Ha sido sensacional asistir a la carga de tensión acumulada durante toda la función por parte de la pareja protagonista en el primer reparto presentado, con una Ausrine Stundyte que borda un rol aristado e inmisericorde por su dificultad y extensión, sin mostrar ni un ápice de tibieza y con un control absoluto de cada matiz expresivo, desde los momentos más declamados hasta la explosión de enajenamiento, sin hacer nunca un retrato caricaturesco, superficial o histérico, sino un acercamiento psicológicamente profundo, cálido y pasional de una mujer obsesiva y miedosa a la vez, como comprobamos en su monólogo del primer acto, quizá sus frases más "gratas" en el terreno melódico que le destina Prokofiev en toda la ópera. Igual de efectivo a nivel dramático fue el Ruprecht del barítono Leigh Melrose, de canto descarnado, con un punto de agresividad, amoldándose en todo instante al de la soprano lituana.

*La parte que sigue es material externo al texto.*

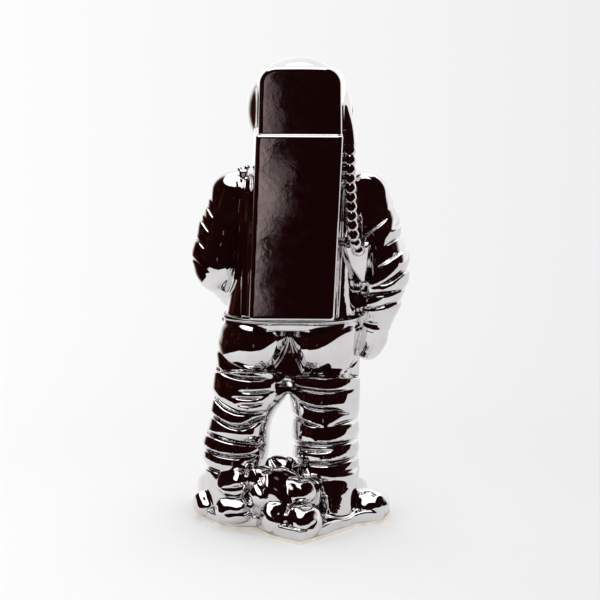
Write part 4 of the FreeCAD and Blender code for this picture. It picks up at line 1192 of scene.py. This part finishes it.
def chrome_material():
    m = bpy.data.materials.new("chrome_lustre_glaze")
    m.use_nodes = True
    nt = m.node_tree
    nt.nodes.clear()
    out = node(nt, "ShaderNodeOutputMaterial")
    b = node(nt, "ShaderNodeBsdfPrincipled")
    nt.links.new(b.outputs[0], out.inputs[0])
    b.inputs["Metallic"].default_value = 1.0
    tc = node(nt, "ShaderNodeTexCoord")
    # the metal lustre is a little thinner and warmer in patches
    n1 = node(nt, "ShaderNodeTexNoise")
    n1.inputs["Scale"].default_value = 55.0
    n1.inputs["Detail"].default_value = 5.0
    n1.inputs["Roughness"].default_value = 0.62
    r1 = node(nt, "ShaderNodeValToRGB")
    r1.color_ramp.elements[0].position = 0.30
    r1.color_ramp.elements[0].color = (0.665, 0.640, 0.640, 1)
    r1.color_ramp.elements[1].position = 0.72
    r1.color_ramp.elements[1].color = (0.765, 0.755, 0.765, 1)
    nt.links.new(tc.outputs["Object"], n1.inputs["Vector"])
    nt.links.new(n1.outputs["Fac"], r1.inputs["Fac"])
    # pinholes of the glaze: sparse dark specks
    vo = node(nt, "ShaderNodeTexVoronoi")
    vo.inputs["Scale"].default_value = 173.0
    nt.links.new(tc.outputs["Object"], vo.inputs["Vector"])
    pin = node(nt, "ShaderNodeMapRange")
    pin.inputs["From Min"].default_value = 0.035
    pin.inputs["From Max"].default_value = 0.075
    nt.links.new(vo.outputs["Distance"], pin.inputs["Value"])
    few = node(nt, "ShaderNodeMath", operation="GREATER_THAN")
    few.inputs[1].default_value = 0.985
    sep = node(nt, "ShaderNodeSeparateColor")
    nt.links.new(vo.outputs["Color"], sep.inputs["Color"])
    nt.links.new(sep.outputs[0], few.inputs[0])
    spot = node(nt, "ShaderNodeMath", operation="SUBTRACT")
    spot.inputs[0].default_value = 1.0
    nt.links.new(pin.outputs["Result"], spot.inputs[1])
    spot2 = node(nt, "ShaderNodeMath", operation="MULTIPLY")
    nt.links.new(spot.outputs[0], spot2.inputs[0])
    nt.links.new(few.outputs[0], spot2.inputs[1])
    mix = node(nt, "ShaderNodeMix", data_type="RGBA")
    mix.inputs["B"].default_value = (0.16, 0.09, 0.07, 1)
    nt.links.new(spot2.outputs[0], mix.inputs["Factor"])
    nt.links.new(r1.outputs["Color"], mix.inputs["A"])
    nt.links.new(mix.outputs["Result"], b.inputs["Base Color"])
    # gloss: almost a mirror, with drifting haze
    n2 = node(nt, "ShaderNodeTexNoise")
    n2.inputs["Scale"].default_value = 120.0
    n2.inputs["Detail"].default_value = 3.0
    nt.links.new(tc.outputs["Object"], n2.inputs["Vector"])
    mr = node(nt, "ShaderNodeMapRange")
    mr.inputs["From Min"].default_value = 0.3
    mr.inputs["From Max"].default_value = 0.75
    mr.inputs["To Min"].default_value = 0.010
    mr.inputs["To Max"].default_value = 0.042
    nt.links.new(n2.outputs["Fac"], mr.inputs["Value"])
    nt.links.new(mr.outputs["Result"], b.inputs["Roughness"])
    # orange peel of the glaze
    n3 = node(nt, "ShaderNodeTexNoise")
    n3.inputs["Scale"].default_value = 260.0
    n3.inputs["Detail"].default_value = 2.0
    nt.links.new(tc.outputs["Object"], n3.inputs["Vector"])
    bump = node(nt, "ShaderNodeBump")
    bump.inputs["Strength"].default_value = 0.02
    bump.inputs["Distance"].default_value = 0.0003
    nt.links.new(n3.outputs["Fac"], bump.inputs["Height"])
    nt.links.new(bump.outputs["Normal"], b.inputs["Normal"])
    return m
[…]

Del resto de integrantes hay que destacar al tenor Dmitry Golovnin en su muy convincente personificación del Mefistófeles del siglo XXI y su breve parte de Agrippa, y la seca y cortante actitud vocal de la mezzo Agnieszka Rehlis en su doble papel de vidente y madre superiora. La galería de personajes la completa el monocorde Inquisidor del bajo Mika Kares. Al espléndido rendimiento de la Orquesta Sinfónica de Madrid bajo la electrizante batuta de Rubén Gimeno a la hora de convocar todo el clima opresivo, seco y cortante de la partitura, -a veces con arrebatadora presencia frente a los cantantes- justo es señalar el hipnótico trabajo obtenido por el Coro Titular del Teatro dirigido por Andrés Máspero en el pandemónium final, escalofriante concertado al que se unen como novicias las siempre muy teatrales Estibaliz Martyn y Anna Gomà. Una agonía retardada por Prokofiev que conduce a la condenación eterna a la víctima con la que es imposible no compadecerse en ese nudo en la garganta que se le queda al espectador tras la tortura cacofónica final.